GLT: a New School of Thought
I have noticed that a very large number of people around me have EMPTY LIVES, and that they fill the void with the most ridiculous, useless, and often very destructive preoccupations, for example, faculty members in psychology departments becoming absorbed in petty departmental politics and getting all hot and bothered about university policies that are completely trivial and don’t really matter to anyone.
The world generally is filled with such people, in our government, in industry, in education. I have a new method of therapy for such people: I call it Get a Life Therapy (GLT). You have to kidnap the person who has filled the emptiness with ridiculous and destructive things, and put them in an obscure motel room with great privacy. Tie the person in a chair, with his hands restrained so he cannot cover his ears. And then, for 48 consecutive hours you scream at the top of your lungs: “Get a Life! Get a Life! Get a Life!” At the end of that time, the person is released on his own recognizance to discover more constructive ways of living.

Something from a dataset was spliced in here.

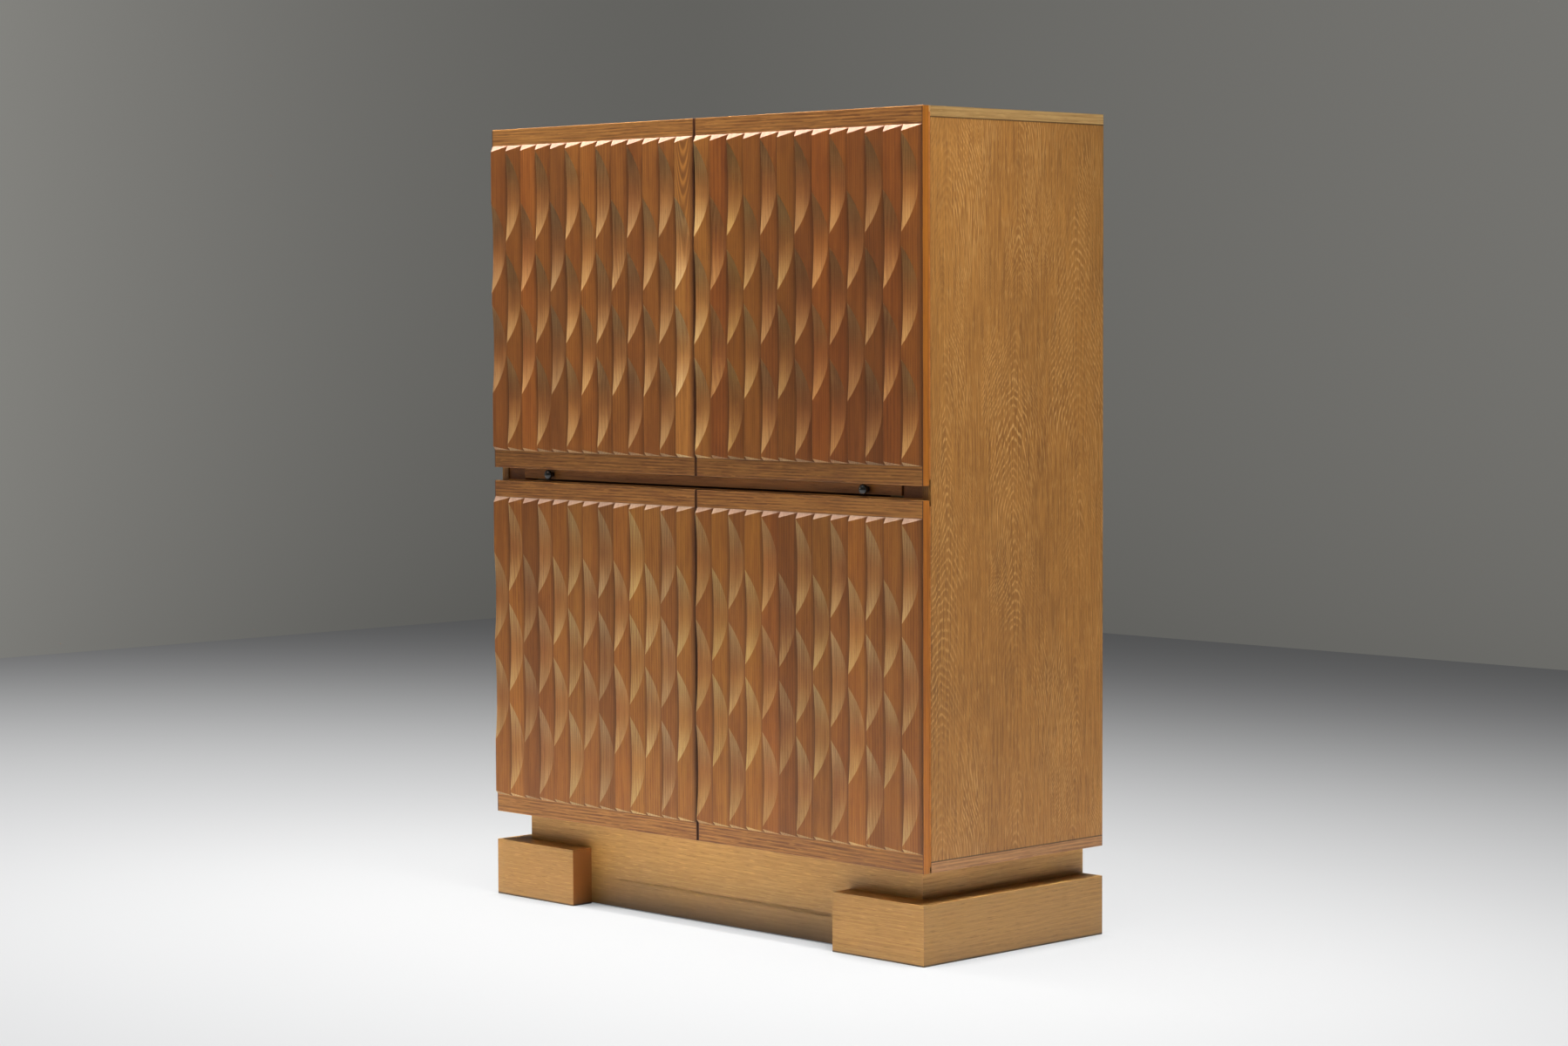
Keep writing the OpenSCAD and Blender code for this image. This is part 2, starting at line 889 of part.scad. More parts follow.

So I was thinking of marketing this new method of treatment, and wondering if there is a way of making vast sums of money with it, since it would be as good or better than most other forms of therapy from what I have seen of my own crazy field. Or maybe it could just be an altruistic act, not for money, with no profit coming to me other than the knowledge that I had helped a few people live more fully and creatively. As I continued to think and think about all this, a disturbing question came floating into my mind: Is this treatment itself an instance of the disease it purports to cure? I think not.